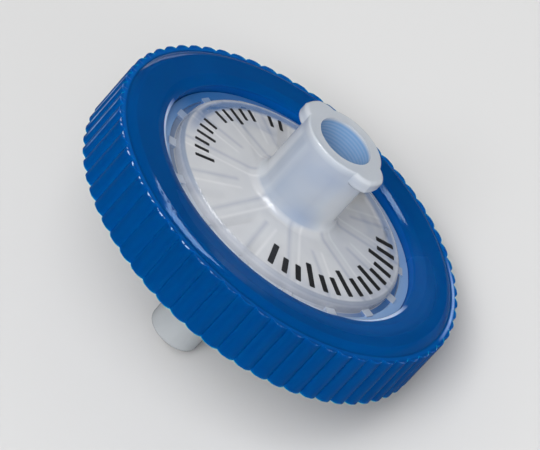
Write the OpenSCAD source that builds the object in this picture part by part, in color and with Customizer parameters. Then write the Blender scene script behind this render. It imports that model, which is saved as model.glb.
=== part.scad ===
// Disc syringe filter of the 25 mm class, lying on its side the way it comes to rest.
// Two translucent housing halves are welded at their rims and clamp a round membrane between them.
// A ring with grip flutes is moulded over the rims. The inlet hub is a female Luer lock with two lugs,
// the outlet stem is a male Luer slip tip.
// Lengths are in millimetres. Each sub-part is drawn on the filter's own axis, where height 0 is the
// weld plane of the halves and the inlet points up. One transform at the end lays the filter down.

/* [Ring] */

// Diameter over the crests of the grip flutes
ring_diameter = 29; // [27:0.1:36]
// Height of the ring between its two flat faces
ring_height = 5.2; // [4.8:0.1:7]
// Diameter of the round window in each face of the ring
window_diameter = 21.3; // [17:0.1:26]
// Number of grip flutes
flute_count = 64; // [52:4:80]
// Height of the ledge that each row of flute ends leaves below the flat face
flute_ledge = 0.35; // [0.25:0.05:0.6]
// Thickness of the ring from the housing rim to the crests
ring_wall = 1.9; // [1.5:0.1:2.6]

/* [Housing] */

// Height of the two welded rims together
rim_height = 2.94; // [2.6:0.02:3.2]
// Diameter of the raised disc in the middle of each half
disc_diameter = 18.8; // [14:0.1:22]
// Rise of the raised disc above the rim, at the edge of the disc
disc_rise = 0.94; // [0.7:0.01:1.2]
// Further rise of the disc from its edge to the middle
disc_cone = 0.52; // [0.2:0.02:0.8]
// Number of radial ribs in each half, long and short ones in turn
rib_count = 16; // [8:2:20]
// Width of one rib
rib_width = 0.8; // [0.5:0.05:1]
// Height of the ribs, which is the depth of the flow space beside the membrane
rib_height = 1.05; // [0.8:0.05:1.2]

/* [Membrane] */

// Diameter of the membrane
membrane_diameter = 21.8; // [21.4:0.1:22.4]
// Thickness of the membrane
membrane_thickness = 0.16; // [0.1:0.01:0.3]

/* [Inlet] */

// Height of the inlet rim above the weld plane
inlet_height = 8.69; // [7.2:0.01:11]
// Outside diameter of the inlet hub
inlet_diameter = 6.2; // [5.8:0.05:6.6]
// Bore of the Luer socket at its mouth
socket_mouth = 4.27; // [4.2:0.01:4.35]
// Depth of the Luer socket
socket_depth = 7; // [6:0.1:7.5]
// Span over the two lugs
lug_span = 7.7; // [7.5:0.05:8]
// Height of one lug along the axis
lug_height = 1.13; // [0.8:0.01:1.4]
// Turn of the lugs about the axis, in degrees
lug_turn = 114.4; // [0:0.1:180]

/* [Outlet] */

// Distance of the outlet tip from the weld plane
outlet_length = 12.05; // [10:0.05:15]
// Outside diameter of the slip tip at its end
tip_diameter = 3.95; // [3.9:0.01:4]
// Length of the tapered slip fit
taper_length = 7.6; // [7.5:0.05:8]
// Bore of the outlet
outlet_bore = 1.9; // [1.2:0.1:2.2]

/* [Hidden] */

$fn = 96;
// A Luer fit narrows by 6 % of its length on the diameter
luer_slope = 0.03;

// Ring
crest_r = ring_diameter / 2;
face_h = ring_height / 2;
flute_h = face_h - flute_ledge;
rim_r = crest_r - ring_wall;
rim_h = min(rim_height / 2, face_h - 0.8);
// The lip keeps hold of the rim, and the window stays wide enough for the disc inside it
window_r = min(window_diameter / 2, rim_r - 1.2);
// Each crest is a round bar. Neighbouring bars cross where the valley between two crests lies
bar_r = 0.66 * 2 * PI * crest_r / flute_count;
bar_at = crest_r - bar_r;
valley_r = bar_at * cos(180 / flute_count) + sqrt(pow(bar_r, 2) - pow(bar_at * sin(180 / flute_count), 2));
flute_round = 0.06;
// The rounding of the flute ends stands a hair outside the crests, so that it crosses them cleanly
flute_proud = 0.004;
shoulder_r = 1.1;
shoulder_in = 0.25;
shoulder_h = face_h - sqrt(pow(shoulder_r, 2) - pow(shoulder_in, 2));
shoulder_at = valley_r - 0.07 - shoulder_r;
bevel_r = 2.2;
bevel_at = window_r + 1.1;
bevel_in = 0.25;
bevel_h = face_h - sqrt(pow(bevel_r, 2) - pow(bevel_in, 2));
lip_round = 0.15;
lip_at = window_r + lip_round;
// The lip's circle stands a hair proud of the bevel's, so that the two cross cleanly instead of touching
lip_proud = 0.004;
lip_h = bevel_h + sqrt(pow(bevel_r - lip_round + lip_proud, 2) - pow(bevel_at - lip_at, 2));
lip_turn = atan2(lip_h - bevel_h, lip_at - bevel_at);

// Housing halves
disc_r = min(disc_diameter / 2, window_r - 1.2);
disc_h = rim_h + disc_rise;
disc_slope = disc_cone / disc_r;
disc_round = 0.35;
band_in = disc_r + 0.45;
band_out = window_r - 0.05;
band_h = rim_h + 0.18;
groove_h = rim_h;
ledge_r = disc_r + 0.5;
membrane_r = max(min(membrane_diameter / 2, rim_r - 1), ledge_r + 0.5);
pocket_h = membrane_thickness / 2;
pocket_r = membrane_r + 0.05;
// The plate stays 0.3 thick above the flow space, also where the groove is
under_h = min(pocket_h + rib_height, groove_h - 0.3);
rib_long = 2.5;
rib_short = 5;
rib_turn = 23.4;
tab_out = band_in + 0.15;
tab_h = band_h + 0.12;
function disc_top(r) = disc_h + (disc_r - r) * disc_slope;
slope_turn = atan(disc_slope);

// Inlet hub
hub_r = inlet_diameter / 2;
hub_fillet = 1;
mouth_r = socket_mouth / 2;
floor_h = max(inlet_height - socket_depth, under_h + 0.45);
floor_r = mouth_r - luer_slope * (inlet_height - floor_h);
port_r = 1.1;
lug_r = lug_span / 2;
lug_bar = 1.65;
lug_at = 2.3;
lug_round = 0.3;
lug_top = inlet_height;

// Outlet stem
tip_r = tip_diameter / 2;
tip_round = 0.3;
bore_r = outlet_bore / 2;
// The collar always stands out of the disc, and a short stem takes that out of its taper
collar_h = max(outlet_length - taper_length, disc_top(0) + 0.8);
stem_r = tip_r + luer_slope * (outlet_length - collar_h);
collar_r = stem_r + 0.65;
collar_fillet = 0.8;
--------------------
Exercise aim:
Copy all of the data exactly.

Solution below:
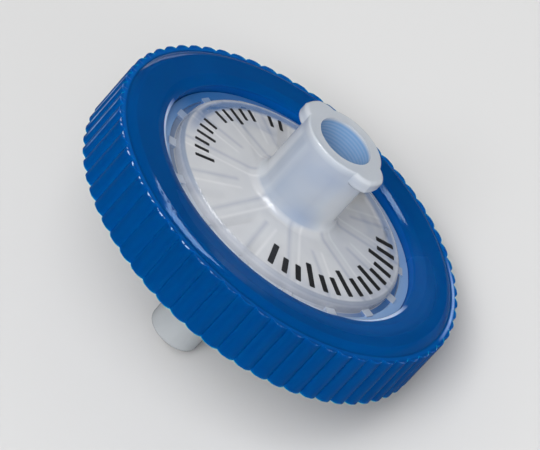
Write the OpenSCAD source that builds the object in this picture part by part, in color and with Customizer parameters. Then write the Blender scene script behind this render. It imports that model, which is saved as model.glb.
=== part.scad ===
// Disc syringe filter of the 25 mm class, lying on its side the way it comes to rest.
// Two translucent housing halves are welded at their rims and clamp a round membrane between them.
// A ring with grip flutes is moulded over the rims. The inlet hub is a female Luer lock with two lugs,
// the outlet stem is a male Luer slip tip.
// Lengths are in millimetres. Each sub-part is drawn on the filter's own axis, where height 0 is the
// weld plane of the halves and the inlet points up. One transform at the end lays the filter down.

/* [Ring] */

// Diameter over the crests of the grip flutes
ring_diameter = 29; // [27:0.1:36]
// Height of the ring between its two flat faces
ring_height = 5.2; // [4.8:0.1:7]
// Diameter of the round window in each face of the ring
window_diameter = 21.3; // [17:0.1:26]
// Number of grip flutes
flute_count = 64; // [52:4:80]
// Height of the ledge that each row of flute ends leaves below the flat face
flute_ledge = 0.35; // [0.25:0.05:0.6]
// Thickness of the ring from the housing rim to the crests
ring_wall = 1.9; // [1.5:0.1:2.6]

/* [Housing] */

// Height of the two welded rims together
rim_height = 2.94; // [2.6:0.02:3.2]
// Diameter of the raised disc in the middle of each half
disc_diameter = 18.8; // [14:0.1:22]
// Rise of the raised disc above the rim, at the edge of the disc
disc_rise = 0.94; // [0.7:0.01:1.2]
// Further rise of the disc from its edge to the middle
disc_cone = 0.52; // [0.2:0.02:0.8]
// Number of radial ribs in each half, long and short ones in turn
rib_count = 16; // [8:2:20]
// Width of one rib
rib_width = 0.8; // [0.5:0.05:1]
// Height of the ribs, which is the depth of the flow space beside the membrane
rib_height = 1.05; // [0.8:0.05:1.2]

/* [Membrane] */

// Diameter of the membrane
membrane_diameter = 21.8; // [21.4:0.1:22.4]
// Thickness of the membrane
membrane_thickness = 0.16; // [0.1:0.01:0.3]

/* [Inlet] */

// Height of the inlet rim above the weld plane
inlet_height = 8.69; // [7.2:0.01:11]
// Outside diameter of the inlet hub
inlet_diameter = 6.2; // [5.8:0.05:6.6]
// Bore of the Luer socket at its mouth
socket_mouth = 4.27; // [4.2:0.01:4.35]
// Depth of the Luer socket
socket_depth = 7; // [6:0.1:7.5]
// Span over the two lugs
lug_span = 7.7; // [7.5:0.05:8]
// Height of one lug along the axis
lug_height = 1.13; // [0.8:0.01:1.4]
// Turn of the lugs about the axis, in degrees
lug_turn = 114.4; // [0:0.1:180]

/* [Outlet] */

// Distance of the outlet tip from the weld plane
outlet_length = 12.05; // [10:0.05:15]
// Outside diameter of the slip tip at its end
tip_diameter = 3.95; // [3.9:0.01:4]
// Length of the tapered slip fit
taper_length = 7.6; // [7.5:0.05:8]
// Bore of the outlet
outlet_bore = 1.9; // [1.2:0.1:2.2]

/* [Hidden] */

$fn = 96;
// A Luer fit narrows by 6 % of its length on the diameter
luer_slope = 0.03;

// Ring
crest_r = ring_diameter / 2;
face_h = ring_height / 2;
flute_h = face_h - flute_ledge;
rim_r = crest_r - ring_wall;
rim_h = min(rim_height / 2, face_h - 0.8);
// The lip keeps hold of the rim, and the window stays wide enough for the disc inside it
window_r = min(window_diameter / 2, rim_r - 1.2);
// Each crest is a round bar. Neighbouring bars cross where the valley between two crests lies
bar_r = 0.66 * 2 * PI * crest_r / flute_count;
bar_at = crest_r - bar_r;
valley_r = bar_at * cos(180 / flute_count) + sqrt(pow(bar_r, 2) - pow(bar_at * sin(180 / flute_count), 2));
flute_round = 0.06;
// The rounding of the flute ends stands a hair outside the crests, so that it crosses them cleanly
flute_proud = 0.004;
shoulder_r = 1.1;
shoulder_in = 0.25;
shoulder_h = face_h - sqrt(pow(shoulder_r, 2) - pow(shoulder_in, 2));
shoulder_at = valley_r - 0.07 - shoulder_r;
bevel_r = 2.2;
bevel_at = window_r + 1.1;
bevel_in = 0.25;
bevel_h = face_h - sqrt(pow(bevel_r, 2) - pow(bevel_in, 2));
lip_round = 0.15;
lip_at = window_r + lip_round;
// The lip's circle stands a hair proud of the bevel's, so that the two cross cleanly instead of touching
lip_proud = 0.004;
lip_h = bevel_h + sqrt(pow(bevel_r - lip_round + lip_proud, 2) - pow(bevel_at - lip_at, 2));
lip_turn = atan2(lip_h - bevel_h, lip_at - bevel_at);

// Housing halves
disc_r = min(disc_diameter / 2, window_r - 1.2);
disc_h = rim_h + disc_rise;
disc_slope = disc_cone / disc_r;
disc_round = 0.35;
band_in = disc_r + 0.45;
band_out = window_r - 0.05;
band_h = rim_h + 0.18;
groove_h = rim_h;
ledge_r = disc_r + 0.5;
membrane_r = max(min(membrane_diameter / 2, rim_r - 1), ledge_r + 0.5);
pocket_h = membrane_thickness / 2;
pocket_r = membrane_r + 0.05;
// The plate stays 0.3 thick above the flow space, also where the groove is
under_h = min(pocket_h + rib_height, groove_h - 0.3);
rib_long = 2.5;
rib_short = 5;
rib_turn = 23.4;
tab_out = band_in + 0.15;
tab_h = band_h + 0.12;
function disc_top(r) = disc_h + (disc_r - r) * disc_slope;
slope_turn = atan(disc_slope);

// Inlet hub
hub_r = inlet_diameter / 2;
hub_fillet = 1;
mouth_r = socket_mouth / 2;
floor_h = max(inlet_height - socket_depth, under_h + 0.45);
floor_r = mouth_r - luer_slope * (inlet_height - floor_h);
port_r = 1.1;
lug_r = lug_span / 2;
lug_bar = 1.65;
lug_at = 2.3;
lug_round = 0.3;
lug_top = inlet_height;

// Outlet stem
tip_r = tip_diameter / 2;
tip_round = 0.3;
bore_r = outlet_bore / 2;
// The collar always stands out of the disc, and a short stem takes that out of its taper
collar_h = max(outlet_length - taper_length, disc_top(0) + 0.8);
stem_r = tip_r + luer_slope * (outlet_length - collar_h);
collar_r = stem_r + 0.65;
collar_fillet = 0.8;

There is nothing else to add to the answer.